Second, another promise of the Startup America initiative was to use the tax code to boost private investment in the early-stage companies. Although again only a step in the right direction, the President’s budget did include a permanent, 100% exemption from capital gains taxes for investors in small businesses and—according to a post by Karen Mills, Administrator of the Small Business Administration, and Aneesh Chopra, U.S. Chief Technology Officer, summarizing the first 180 Days of Startup America—the Administration plans more in the area.

Third, on the innovation front, the National Science Foundation (NSF) launched its new Innovation Corps to get more taxpayer-funded research innovations from the lab to the marketplace. NSF also awarded a $10 million grant over five years to launch a national Science, Technology, Engineering and Mathematics Talent Expansion Program (STEP) office based at Stanford University. This STEP center, expected to open in September of this year, will teach innovation and entrepreneurship in engineering under the direction of the Stanford Technology Ventures Program (STVP) and the National Collegiate Inventors and Innovators Alliance (NCIIA).

To further harness resources, the White House also launched the Startup America Partnership on January 31st to bring together an alliance of major corporations, funders, service providers, mentors and advisors to work to dramatically increase the success of high-growth enterprises in the U.S. Initial funding and leadership for this partnership came from Carl Schramm at the Kauffman Foundation and AOL co-founder Steve Case and the Case Foundation. At its launch I attended six months ago, a room packed full of entrepreneurs ready to help other entrepreneurs succeed produced powerful testimonies. It is too early to talk about its impact in terms of startups, but in terms of rallying America, this independent private-sector alliance has already mobilized more than $400 million in private-sector commitments to provide products, services, mentorship and funding to scale and grow U.S. startups over the next three years. This sharing of resources could prove essential to accelerating innovative companies and growing our nation's economy. For this alone the Startup America Partnership is on the road to new territory – that of getting large companies to understand that their ability to remain dynamic in the future is dependent on their helping nurture new and young firms today. Watch this space next week for at least one household name CEO who will join this cause.

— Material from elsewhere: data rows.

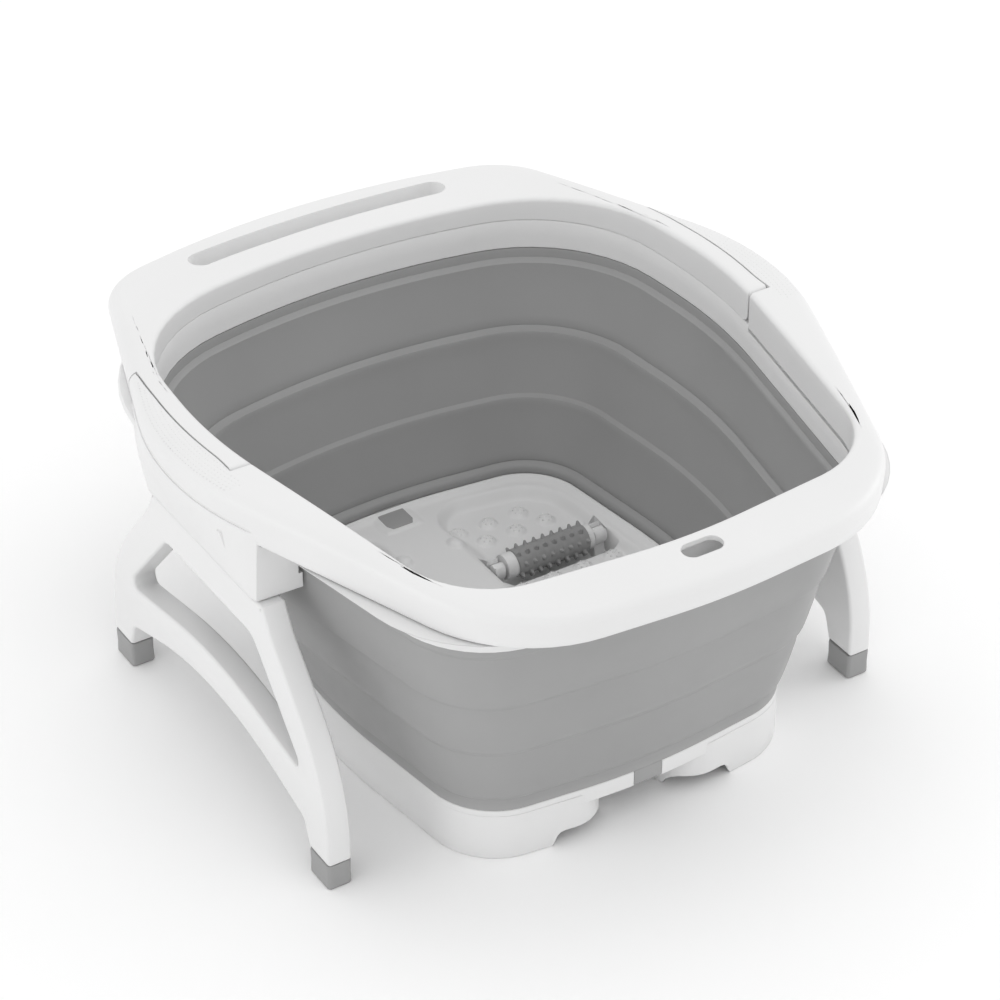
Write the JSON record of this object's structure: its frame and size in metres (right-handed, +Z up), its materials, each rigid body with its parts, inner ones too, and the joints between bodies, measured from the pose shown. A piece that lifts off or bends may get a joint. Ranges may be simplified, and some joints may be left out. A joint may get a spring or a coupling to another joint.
{
  "type": "foot_spa_basin",
  "caption": "Collapsible foot spa basin with a folding bellows wall, a swing-up carry handle, folding leg frames and spiked massage rollers in the floor.",
  "frame": {"origin": "Middle of the footprint, at floor level, with the basin standing open on its base and legs.", "axes": "X is to the right seen from the front, Y points from the front edge with the hanging slot to the rear with the grip, Z is up."},
  "size_m": [0.4368, 0.5052, 0.2366],
  "materials": {
    "white_plastic": "satin white polypropylene",
    "pin_steel": "plain ground pins",
    "grey_elastomer": "soft light grey thermoplastic rubber",
    "dark_rubber": "mid grey soft rubber",
    "grey_rubber": "matte grey rubber"
  },
  "bodies": {
    "rim": {"rim_frame": "white_plastic", "handle_pin_left": "pin_steel", "handle_pin_right": "pin_steel", "leg_pin_left_front": "pin_steel", "leg_pin_left_rear": "pin_steel", "leg_pin_right_front": "pin_steel", "leg_pin_right_rear": "pin_steel"},
    "handle": {"carry_handle": "white_plastic"},
    "base": {"base_tray": "white_plastic", "wall_anchor_front": "grey_elastomer", "wall_anchor_rear": "grey_elastomer", "folding_wall": "grey_elastomer"},
    "leg_left": {"leg_frame_left": "white_plastic", "foot_cap_left_front": "grey_rubber", "foot_cap_left_rear": "grey_rubber"},
    "leg_right": {"leg_frame_right": "white_plastic", "foot_cap_right_front": "grey_rubber", "foot_cap_right_rear": "grey_rubber"},
    "roller_left": {"roller_axle_left": "white_plastic", "roller_sleeve_left": "dark_rubber", "roller_collar_left": "white_plastic"},
    "roller_right": {"roller_axle_right": "white_plastic", "roller_sleeve_right": "dark_rubber", "roller_collar_right": "white_plastic"}
  },
  "joints": [
    {"name": "handle_swing", "type": "hinge", "parent": "rim", "child": "handle", "pos_m": [0, -0.01367, 0.229], "axis": [1, 0, 0], "range_deg": [0, 95]},
    {"name": "base_lift", "type": "slide", "parent": "rim", "child": "base", "axis": [0, 0, 1], "range_m": [0, 0.14], "deforming": ["folding_wall"]},
    {"name": "leg_fold_right", "type": "hinge", "parent": "rim", "child": "leg_right", "pos_m": [0.19, 0.00083, 0.174], "axis": [0, 1, 0], "range_deg": [0, 38.6]},
    {"name": "leg_fold_left", "type": "hinge", "parent": "rim", "child": "leg_left", "pos_m": [-0.19, 0.00083, 0.174], "axis": [0, -1, 0], "range_deg": [0, 38.6]},
    {"name": "roller_spin_left", "type": "hinge", "parent": "base", "child": "roller_left", "pos_m": [-0.07, 0.04033, 0.038], "axis": [1, 0, 0], "continuous": true},
    {"name": "roller_spin_right", "type": "hinge", "parent": "base", "child": "roller_right", "pos_m": [0.07, 0.04033, 0.038], "axis": [1, 0, 0], "continuous": true}
  ],
  "couplings": [
    {"joint": "leg_fold_right", "follows": "base_lift", "rad_per_m": 4.8},
    {"joint": "leg_fold_left", "follows": "base_lift", "rad_per_m": 4.8}
  ]
}
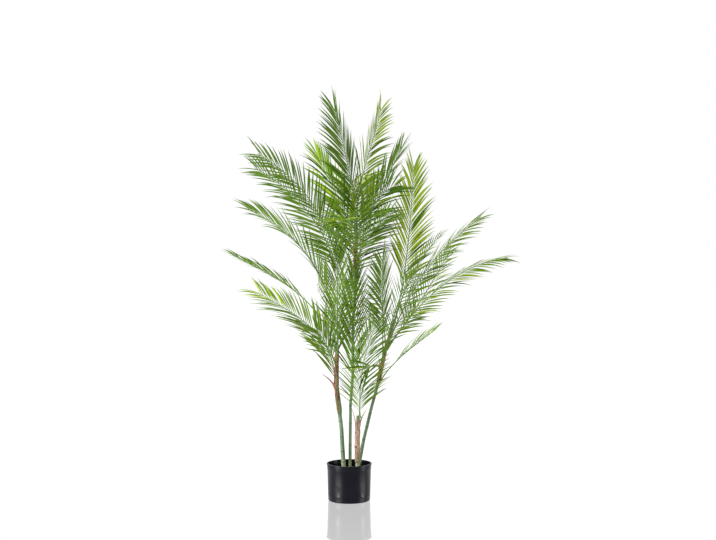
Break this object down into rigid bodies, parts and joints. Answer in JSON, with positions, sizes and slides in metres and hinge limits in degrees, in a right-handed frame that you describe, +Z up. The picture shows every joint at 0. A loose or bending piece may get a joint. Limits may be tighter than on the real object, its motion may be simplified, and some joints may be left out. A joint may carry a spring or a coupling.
{
  "type": "artificial potted chamaedorea palm",
  "caption": "Artificial feather palm with four slender stems and arching pinnate fronds, set in a plain black round nursery pot.",
  "frame": {"origin": "middle of the pot's flat underside, on the floor", "axes": "+Z up; +X to the right across the widest spread of the fronds; -Y faces the viewer"},
  "size_m": [1.0601, 0.7542, 1.5179],
  "materials": {
    "pot_plastic": "satin",
    "cast_fill": "matte",
    "stem_plastic": "satin",
    "sheath_fibre": "matte",
    "leaf_fabric": "satin"
  },
  "bodies": {
    "root": {"fill": "cast_fill", "frond_front_1": "leaf_fabric", "frond_left_1": "leaf_fabric", "frond_left_2": "leaf_fabric", "frond_left_3": "leaf_fabric", "frond_left_4": "leaf_fabric", "frond_left_5": "leaf_fabric", "frond_left_6": "leaf_fabric", "frond_left_7": "leaf_fabric", "frond_middle_1": "leaf_fabric", "frond_middle_10": "leaf_fabric", "frond_middle_11": "leaf_fabric", "frond_middle_12": "leaf_fabric", "frond_middle_13": "leaf_fabric", "frond_middle_2": "leaf_fabric", "frond_middle_3": "leaf_fabric", "frond_middle_4": "leaf_fabric", "frond_middle_5": "leaf_fabric", "frond_middle_6": "leaf_fabric", "frond_middle_7": "leaf_fabric", "frond_middle_8": "leaf_fabric", "frond_middle_9": "leaf_fabric", "frond_right_1": "leaf_fabric", "frond_right_10": "leaf_fabric", "frond_right_11": "leaf_fabric", "frond_right_2": "leaf_fabric", "frond_right_3": "leaf_fabric", "frond_right_4": "leaf_fabric", "frond_right_5": "leaf_fabric", "frond_right_6": "leaf_fabric", "frond_right_7": "leaf_fabric", "frond_right_8": "leaf_fabric", "frond_right_9": "leaf_fabric", "pot": "pot_plastic", "sheath_front": "sheath_fibre", "sheath_left": "sheath_fibre", "sheath_middle": "sheath_fibre", "sheath_right": "sheath_fibre", "stem_front": "stem_plastic", "stem_left": "stem_plastic", "stem_middle": "stem_plastic", "stem_right": "stem_plastic"}
  },
  "joints": []
}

However, perhaps the most significant step so far during 2011 has been the release of ideas for a Startup Act that emerged out of years of research from the Kauffman Foundation. This effort lays out a clearly articulated road map for any policymaker wanting to stimulate startups and jobs. It focuses on:

  • Providing new firms with better access to early-stage financing, creating capital gains tax exemptions for long-held startup investments, providing tax incentives for startup operating capital, facilitating access to public markets, and allowing shareholders of companies with market cap below $1 billion to opt-in under the Sarbanes-Oxley Act;
  • Accelerating the formation and commercialization of new ideas by creating differential patent fees to reduce the patent backlog and providing licensing freedom for academic innovators, and;
  • Removing barriers to the formation and growth of businesses through the introduction of automatic 10-year sunsets for all major rules, establishing common-sense and cost-effective standards for regulations, and making assessments of state and local startup and business policies.

I urge you to check out the Startup Act video brief where economist Bob Litan walks through the details for America. If this Administration is sincere in its belief in startups and the likes of Steve Case continue to engage America’s largest firms in the fight for tomorrow’s new iconic brands and employers, the Startup Act offers even this divided Congress a politically feasible opportunity in support of America’s job creators.